Al-Qur’an juga mengabadikan kisah Yusuf. Pemuda tampan ini sungguh luar biasa. Ketika dirayu Zulaikha, wanita cantik yang juga istri pembesar Mesir, Yusuf sanggup menundukkan gelombang syahwatnya sebagai lelaki normal. Dia lebih memilih penjara ketimbang berbuat mesum. “Wahai Tuhanku, penjara lebih aku sukai daripada memenuhi ajakan mereka kepadaku.” (Qs Yusuf [12]: 33).
Dan, yang juga terkenal adalah kisah Ashabul Kahfi. Cave of the Seven Sleepers, itulah nama situs bersejarah di Jordania yang jadi saksi atas tujuh pemuda bersama anjing mereka. Ngumpet demi mempertahankan akidah, mereka diselamatkan Allah dari kedzaliman penguasa setempat. Tujuh pejuang tauhid itu ditidurkan Allah selama 309 tahun. “Sungguh mereka adalah pemuda-pemuda yang beriman kepada Tuhan mereka, dan Kami tambah pula petunjuk untuk mereka.” (Qs Al-Kahfi [18]: 13).
Cukuplah cuplikan kisah pemuda teladan itu. Yang penting kita cermati, masing-masing pemuda itu hebat ternyata bukan sekadar berotak cerdas atau berbadan kesatria. Mereka punya idealisme iman. Dan, kita tahu, iman adalah kemantapan hati yang diikrarkan dengan lisan, kemudian dinyatakan via tindakan. Itulah kunci keunggulan dan kehebatan diri.

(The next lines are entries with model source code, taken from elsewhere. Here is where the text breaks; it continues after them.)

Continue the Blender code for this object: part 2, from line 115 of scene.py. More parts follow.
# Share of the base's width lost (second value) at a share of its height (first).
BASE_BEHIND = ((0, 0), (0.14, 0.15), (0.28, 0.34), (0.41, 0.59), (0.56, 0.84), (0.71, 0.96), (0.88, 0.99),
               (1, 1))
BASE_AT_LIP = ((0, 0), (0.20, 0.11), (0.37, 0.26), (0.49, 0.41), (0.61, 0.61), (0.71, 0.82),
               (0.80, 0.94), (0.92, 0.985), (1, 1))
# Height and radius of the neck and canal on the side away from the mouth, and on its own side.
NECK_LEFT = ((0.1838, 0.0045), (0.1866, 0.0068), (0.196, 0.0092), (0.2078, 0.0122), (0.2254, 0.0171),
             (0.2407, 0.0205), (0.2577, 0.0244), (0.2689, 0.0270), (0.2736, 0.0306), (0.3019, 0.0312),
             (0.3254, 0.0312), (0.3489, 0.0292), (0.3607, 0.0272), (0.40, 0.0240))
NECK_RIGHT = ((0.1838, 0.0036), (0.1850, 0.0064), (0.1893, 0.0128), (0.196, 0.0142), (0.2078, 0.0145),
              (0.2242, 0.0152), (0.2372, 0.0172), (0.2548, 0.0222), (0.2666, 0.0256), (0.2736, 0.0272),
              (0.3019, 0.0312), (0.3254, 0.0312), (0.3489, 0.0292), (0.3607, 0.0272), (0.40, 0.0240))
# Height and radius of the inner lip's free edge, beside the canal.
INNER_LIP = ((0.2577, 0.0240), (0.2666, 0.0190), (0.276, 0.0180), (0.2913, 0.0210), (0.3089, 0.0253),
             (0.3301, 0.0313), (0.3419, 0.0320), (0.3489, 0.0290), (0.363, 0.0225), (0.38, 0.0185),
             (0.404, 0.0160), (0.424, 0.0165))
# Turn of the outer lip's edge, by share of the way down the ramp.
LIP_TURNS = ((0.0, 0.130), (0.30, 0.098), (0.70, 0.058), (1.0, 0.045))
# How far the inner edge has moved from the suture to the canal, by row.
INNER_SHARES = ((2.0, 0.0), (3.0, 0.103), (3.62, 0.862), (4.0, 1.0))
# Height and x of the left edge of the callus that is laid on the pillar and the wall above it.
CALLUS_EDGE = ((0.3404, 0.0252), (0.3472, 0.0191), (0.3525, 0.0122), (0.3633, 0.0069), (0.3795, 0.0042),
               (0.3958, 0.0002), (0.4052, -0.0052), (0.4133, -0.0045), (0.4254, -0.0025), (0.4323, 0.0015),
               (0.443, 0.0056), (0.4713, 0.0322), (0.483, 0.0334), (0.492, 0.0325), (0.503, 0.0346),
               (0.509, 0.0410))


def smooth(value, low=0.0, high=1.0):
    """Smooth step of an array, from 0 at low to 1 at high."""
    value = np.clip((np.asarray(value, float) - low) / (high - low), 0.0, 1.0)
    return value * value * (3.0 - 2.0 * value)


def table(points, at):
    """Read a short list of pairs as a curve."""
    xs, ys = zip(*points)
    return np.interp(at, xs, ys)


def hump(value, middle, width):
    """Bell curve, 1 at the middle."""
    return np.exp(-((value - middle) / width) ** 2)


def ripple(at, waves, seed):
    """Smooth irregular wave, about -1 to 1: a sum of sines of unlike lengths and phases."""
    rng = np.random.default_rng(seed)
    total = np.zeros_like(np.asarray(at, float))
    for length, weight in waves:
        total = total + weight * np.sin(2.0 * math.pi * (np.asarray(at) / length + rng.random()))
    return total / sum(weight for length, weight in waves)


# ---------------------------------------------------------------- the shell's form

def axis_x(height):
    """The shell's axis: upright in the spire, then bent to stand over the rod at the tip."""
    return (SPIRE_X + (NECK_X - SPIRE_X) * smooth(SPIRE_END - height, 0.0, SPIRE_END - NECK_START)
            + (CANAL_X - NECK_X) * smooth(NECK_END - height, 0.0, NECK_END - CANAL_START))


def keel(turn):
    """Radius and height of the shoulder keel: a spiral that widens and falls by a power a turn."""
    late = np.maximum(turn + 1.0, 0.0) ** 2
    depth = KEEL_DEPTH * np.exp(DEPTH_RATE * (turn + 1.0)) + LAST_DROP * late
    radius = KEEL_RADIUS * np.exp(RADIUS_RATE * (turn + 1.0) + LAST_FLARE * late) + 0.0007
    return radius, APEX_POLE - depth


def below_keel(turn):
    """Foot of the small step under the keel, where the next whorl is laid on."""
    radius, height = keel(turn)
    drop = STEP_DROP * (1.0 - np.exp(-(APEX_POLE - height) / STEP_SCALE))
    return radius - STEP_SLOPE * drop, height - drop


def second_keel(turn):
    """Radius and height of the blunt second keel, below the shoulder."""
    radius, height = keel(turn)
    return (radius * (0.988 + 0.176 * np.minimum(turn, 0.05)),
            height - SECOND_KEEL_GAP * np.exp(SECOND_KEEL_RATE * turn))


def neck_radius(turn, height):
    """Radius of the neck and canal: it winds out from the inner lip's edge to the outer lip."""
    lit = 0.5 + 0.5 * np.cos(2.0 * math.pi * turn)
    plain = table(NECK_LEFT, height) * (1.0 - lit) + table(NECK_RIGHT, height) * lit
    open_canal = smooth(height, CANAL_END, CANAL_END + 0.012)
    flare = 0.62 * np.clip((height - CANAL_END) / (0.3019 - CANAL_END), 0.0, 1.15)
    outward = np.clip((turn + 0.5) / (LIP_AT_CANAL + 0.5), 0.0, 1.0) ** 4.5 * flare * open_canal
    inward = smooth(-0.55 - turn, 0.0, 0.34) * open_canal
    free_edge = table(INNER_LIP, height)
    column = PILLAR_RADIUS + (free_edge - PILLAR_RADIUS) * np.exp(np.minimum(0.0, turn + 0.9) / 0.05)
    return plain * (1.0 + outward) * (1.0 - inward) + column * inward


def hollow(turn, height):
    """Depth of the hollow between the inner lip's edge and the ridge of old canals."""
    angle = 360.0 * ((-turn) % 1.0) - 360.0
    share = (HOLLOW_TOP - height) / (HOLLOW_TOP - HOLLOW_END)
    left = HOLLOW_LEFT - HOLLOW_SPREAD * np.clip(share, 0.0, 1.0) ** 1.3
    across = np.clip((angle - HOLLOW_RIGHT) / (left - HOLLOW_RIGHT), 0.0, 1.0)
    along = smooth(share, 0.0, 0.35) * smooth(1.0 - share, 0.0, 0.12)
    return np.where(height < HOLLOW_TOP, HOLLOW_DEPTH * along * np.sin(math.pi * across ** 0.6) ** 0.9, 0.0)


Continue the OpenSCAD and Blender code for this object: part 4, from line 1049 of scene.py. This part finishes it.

Sekarang mari kita bercermin: sudahkah pemuda kita punya ke-imanan prima itu? Minimal berusaha mematut-matutkan diri agar dapat seperti mereka. Kita tengok masjid kita. Berapa banyak pemuda kita yang aktif jamaah di sana? Juga dalam majelis taklim?
Jika mau jujur, masjid-masjid kita selama ini lebih dipenuhi oleh kaum tua. Padahal, kesediaan memakmurkan masjid adalah indikator keimanan seseorang.
“Sungguh yang memakmurkan masjid-masjid Allah hanya orang-orang yang beriman kepada Allah dan hari kemudian, serta tetap mendirikan shalat, menunaikan zakat, dan tidak takut (kepada apa pun) selain kepada Allah. Maka mudah-mudahan mereka termasuk orang-orang yang mendapat petunjuk.” (Qs At-Taubah [9]: 18).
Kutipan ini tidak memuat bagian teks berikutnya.